Blogger Genevieve said...

Happy New Year! Kelly That last paragraph brought tears to my eyes!!!! This post really mirrored the way I feel about a lot of things. I too stay at home and my husband works at least a 12 hour day so I pretty much feel like a single mother. And when the girls are at their peak of naughty and exasperating; I think about people who have lost their children and wish they could hold their children one more time, or hear them scream and have tantrum, laugh and I have to try and breath and remember that whatever they are doing screaming ,yelling, playing too loudly it is so much better than the alternative!!!! Tori-Kate my soon to be two year old got a fever when she was a month old so I took her to her pediatrician. They looked her over and announced that they were going to admit her. I was not expecting that, I was in a state of shock. My Parents kept our older child while my husband and I stayed with Victoria for 3 days in the pediatric ICU while they ran tons of tests, a spinal tap you name it and she was hooked up to some many wires! We cried and cried and cried Thank goodness she was too young to realize. It was terrifying and being on the ward with the other very ill children was heartbreaking. I do not know the circumstances but some of the children did not have any family with them the whole time we were there and they would cry all day. I just wanted to scoop them up and hold them also! Tori fever broke and they gave her antibiotics and released her and after all of the poking and prodding when we put the baby in her car seat to go home and she smiled for the first time that was one of the best moments of my life! After the year you have had you have every right to feel the way you do. Hang in there!And again Happy New Year! I hope it is very happy one!!!

8:16 AM  
Blogger mo said...

I saw your comment on my blog (mommo) and I came over for a read. I was struck by all of the things in your life that mirror my own. So many things. I am so sorry to hear about your father passing. We lost my Mother in Law this year and it continues to be a source of sadness. Her birthday is just a few days before mine so it really felt so bitersweet. I was struck by your thoughs on the Fathers day cards. I drove past a sign for a sale on Copper River salmon the other day and i cried because thats what I always made for her birthday dinner. Its the little things.
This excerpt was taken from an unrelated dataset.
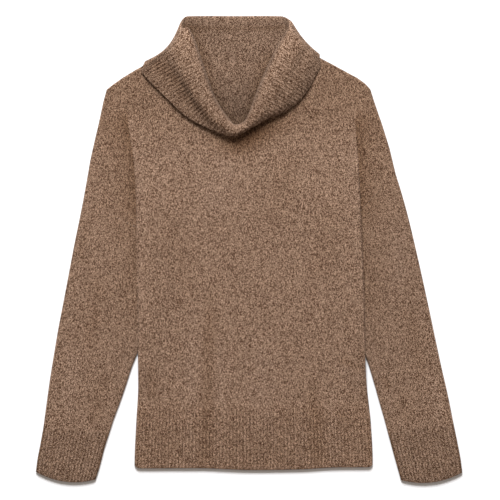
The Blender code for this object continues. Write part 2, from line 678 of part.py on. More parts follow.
def build_front():
    plan, near_edge, cells, drop, first_upper = panel_plan("front")
    x, y = plan[..., 0], plan[..., 1]
    under, upper = front_heights(x, y, zone_of(plan, drop), near_edge)
    for row in range(first_upper + 1, len(plan)):
        for k, inset in enumerate(EDGE_INSETS[EDGE_INSETS <= EDGE_REACH]):
            for c in (drop + k, plan.shape[1] - 1 - drop - k):
                step = side_fold(x[row, c], y[row, c]) + sleeve_lift(x[row, c], y[row, c])
                upper[row, c] -= rounding(inset) * min(1.0, step / SLEEVE_HEIGHT)
    under_plan = shifted_in(plan, drop, first_upper, (1.2, 2.4, 2.8, 2.6))
    wall("front", with_height(plan, upper), with_height(under_plan, under), cells)


def hem_plan(across, rows):
    """The hem band in plan: rows from its lower edge up to the hem seam."""
    left, right = body_edge(HEM_SEAM_Y)
    bottom = smooth(left + (right - left) * across, HEM_EDGE["x"], HEM_EDGE["y"])
    y = HEM_SEAM_Y - SEAM_GAP / 2 + (bottom - HEM_SEAM_Y)[None] * rows[:, None]
    row_left, row_right = body_edge(y)
    return np.stack([row_left + (row_right - row_left) * across[None], y], axis=2)[::-1]


def ribs_over(count):
    """Heights over a ribbed side: a rib's line at every second column and valleys between."""
    return np.where(np.arange(count) % 2 == 1, 0.5, -0.5) * RIB_DEPTH


def build_hem_front():
    """The front hem band, with a raised line for each rib."""
    plan = hem_plan(np.linspace(0.0, 1.0, 2 * HEM_RIBS + 1), HEM_ROWS)
    x, y = plan[..., 0], plan[..., 1]
    near_edge = np.minimum(*inset_from_sides(x, y))
    under, upper = front_heights(x, y, np.zeros(x.shape, bool), near_edge)
    raised = ribs_over(x.shape[1])[None] * ease(0.0, 8.0, near_edge)
    raised[0] *= LIP_RIB_SHARE
    lip = np.zeros(x.shape)
    lip[0] = EDGE_ROUND * 0.5 * ease(-2.0, 5.0, near_edge[0])
    inside = with_height(plan, under)[:, ::2]
    wall("hem_front", with_height(plan, upper + raised - lip), inside, inside_step=2)


def build_hem_back():
    left, right = body_edge(HEM_SEAM_Y)
    close = EDGE_INSETS[EDGE_INSETS <= EDGE_REACH] / (right - left)
    middle = np.linspace(0.05, 0.95, HEM_BACK_COLUMNS)
    plan = hem_plan(np.concatenate([close, middle, 1.0 - close[::-1]]), HEM_ROWS)
    x, y = plan[..., 0], plan[..., 1]
    near_edge = np.minimum(*inset_from_sides(x, y))
    upper = back_top(x, y, np.zeros(x.shape, bool))
    under = upper - WALL + rounding(near_edge) * UNDER_ROUNDING
    wall("hem_back", with_height(plan, upper), with_height(plan, under))


def tube_row(row, top_count, ribs):
    """One ring of a flattened tube: its outer and inner points, over the top and back underneath."""
    outer = np.array([row["outer_x"], row["outer_y"]])
    run = np.array([row["inner_x"], row["inner_y"]]) - outer
    width = np.linalg.norm(run)
    down = np.array([run[1], -run[0]]) / width
    if down[1] > 0:
        down = -down
    inset = EDGE_REACH / width
    near = TUBE_NEAR_SHARE * inset
    middle = np.linspace(inset, 1.0 - inset, top_count)
    share = np.concatenate([[0.0, near], middle, [1.0 - near, 1.0]])
    puff = row["fullness"] * np.sin(np.pi * np.clip(share / row["shown"], 0.0, 1.0))
    rise = np.concatenate([[0.5, 1.0 - TUBE_NEAR_RISE], np.ones(top_count), [1.0 - TUBE_NEAR_RISE, 0.5]])
    top = SLEEVE_HEIGHT * rise + puff
    if ribs:
        wave = ribs_over(top_count)
        wave[0] = wave[-1] = 0.0
        top[2:-2] += wave
    under_middle = np.linspace(1.0 - inset, inset, TUBE_UNDER_COLUMNS)
    under_share = np.concatenate([[1.0 - near], under_middle, [near]])
    under = np.zeros(len(under_share))
    under[[0, -1]] = SLEEVE_HEIGHT * TUBE_NEAR_RISE
    all_share = np.concatenate([share, under_share])

    def plan_at(shares):
        arch = 4.0 * shares * (1.0 - shares) * row["bow"]
        return outer + shares[:, None] * run + arch[:, None] * down

    outside = np.column_stack([plan_at(all_share), np.concatenate([top, under])])
    pull = (WALL + TUBE_SIDE_ROOM) / width
    inner_top = WALL + LAYER_GAP * rise + puff
    inner_height = np.concatenate([inner_top, np.full(len(under), WALL)])
    inside = np.column_stack([plan_at(pull + all_share * (1.0 - 2.0 * pull)), inner_height])
    return outside, inside


def tube(name, table, top_count, ribs):
    """A flattened tube through its rows, with its upper end drawn back for the seam."""
    rows = [{key: values[k] for key, values in table.items()} for k in range(len(table["outer_x"]))]
    if ribs:
        before = {key: 0.12 * rows[-2][key] + 0.88 * rows[-1][key] for key in table}
        rows.insert(-1, before)
    for side in ("outer", "inner"):
        x, y = side + "_x", side + "_y"
        start = np.array([rows[1][x] - rows[0][x], rows[1][y] - rows[0][y]])
        start *= SEAM_GAP / np.linalg.norm(start)
        rows[0][x] += start[0]
        rows[0][y] += start[1]
    rings = [tube_row(row, top_count, ribs) for row in rows]
    outside = np.array([ring[0] for ring in rings])
    inside = np.array([ring[1] for ring in rings])
    if ribs:
        outside[-1, 2 : 2 + top_count, 2] -= CUFF_LIP
        outside[0, 2 : 2 + top_count, 2] = inside[0, 2 : 2 + top_count, 2] + WALL
    wall(name, outside, inside, closed=True)


def build_collar():
    """The folded collar: an inner layer up from the neck seam, the rolled rim and the outer layer."""
    places, front_columns = collar_places()
    middle = collar_middle(places)
    normal = normals_of(middle)
    first_outer = len(COLLAR_INNER_STEPS) + len(COLLAR_ROLL_STEPS) - 1
    if normal[first_outer, front_columns // 2, 2] < 0:
        normal = -normal
    turn = collar_state(places)["turn"][:, 0]
    thin = 1.0 - FOLD_THINNING * np.cos(np.radians(turn)) ** 2
    rows = np.arange(len(middle))
    inner = 1.0 - ease(first_outer - 2.0, first_outer + 1.0, rows)
    half = WALL / 2 * (1.0 - inner[:, None] * (1.0 - thin[None]))[..., None]
    outside = middle + normal * half
    inside = middle - normal * half
    at = np.arange(len(places))
    ends = ease(0.0, 5.0, at) * (1.0 - ease(front_columns - 6.0, front_columns - 1.0, at))
    down = ease(first_outer - 2.0, first_outer, rows)
    outside += normal * (ribs_over(len(places)) * ends)[None, :, None] * down[:, None, None]
    wall("collar", outside, inside[:, ::2], closed=True, inside_step=2)


def main():
    for old in list(bpy.data.objects):
        bpy.data.objects.remove(old)
    build_back()
    build_front()
    build_hem_back()
    build_hem_front()
    for side in ("left", "right"):
        tube("sleeve_" + side, SLEEVES[side], SLEEVE_TOP_COLUMNS, False)
        tube("cuff_" + side, CUFFS[side], 2 * CUFF_RIBS + 1, True)
    build_collar()


main()
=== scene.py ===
"""A cowl neck sweater lying face up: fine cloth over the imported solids, with ribs, creases and yarn.

Sizes are in millimetres until a mesh is made. X is the picture's right, Y runs towards the collar
and Z is up from the surface that the sweater lies on. Left and right are the picture's.
"""

import bpy
import numpy as np
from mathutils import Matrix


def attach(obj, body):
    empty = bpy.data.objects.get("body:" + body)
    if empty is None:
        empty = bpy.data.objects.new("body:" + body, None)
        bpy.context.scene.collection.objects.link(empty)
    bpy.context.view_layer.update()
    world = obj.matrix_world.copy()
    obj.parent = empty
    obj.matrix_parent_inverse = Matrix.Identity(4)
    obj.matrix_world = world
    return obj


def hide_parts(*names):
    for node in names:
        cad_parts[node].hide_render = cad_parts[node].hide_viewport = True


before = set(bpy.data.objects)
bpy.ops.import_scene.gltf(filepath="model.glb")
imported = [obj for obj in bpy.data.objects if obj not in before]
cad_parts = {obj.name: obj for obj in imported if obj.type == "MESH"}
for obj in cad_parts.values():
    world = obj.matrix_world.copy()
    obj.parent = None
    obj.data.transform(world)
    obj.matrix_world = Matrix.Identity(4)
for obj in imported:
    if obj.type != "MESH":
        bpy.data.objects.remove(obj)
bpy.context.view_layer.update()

MM = 0.001


def columns(names, rows):
    """A table as a dictionary with one array for each named column."""
    return dict(zip(names.split(), np.array(rows, float).T))


# Cloth and seams
WALL = 2.4
SEAM_GAP = 0.3
NECK_GAPS = {"front": 0.9, "back": 0.15}
CLOSE_SEAM_GAP = 0.03
LAYER_GAP = 0.6
EDGE_ROUND = 1.6
EDGE_REACH = 3.0
UNDERSIDE_ROUNDING = 0.8
LIP_REACH = 1.4
LIP_STEPS = np.array([LIP_REACH, 0.9, 0.5, 0.25, 0.08, 0.0])
LIP_END = 0.97
FAR = 99.0
DISTANCE_PARTS = 16
SHARP_ANGLE = np.radians(60.0)
SLEEVE_HEIGHT = 2 * WALL + LAYER_GAP

# Heights along the body
HEM_SEAM_Y = -233.0
CROTCH_Y = -166.0
LEFT_ARMHOLE_Y = 35.1
RIGHT_ARMHOLE_Y = 61.6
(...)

We also had a sick wee one who spent time in the hospital at 18 months.She ended up having open heart surgery but is better than new now so I count those blessings (though it is harder some days than other like when she pretended to talk on the phone and tell her imaginary friend about her wicked mother the other day). Your thoughts about how it deepend your priorities also hit home. There were many other things but there might be a limit on how many words I can have in a comment! Thanks for stopping by and the birthday wishes and I enjoyed reading your blog.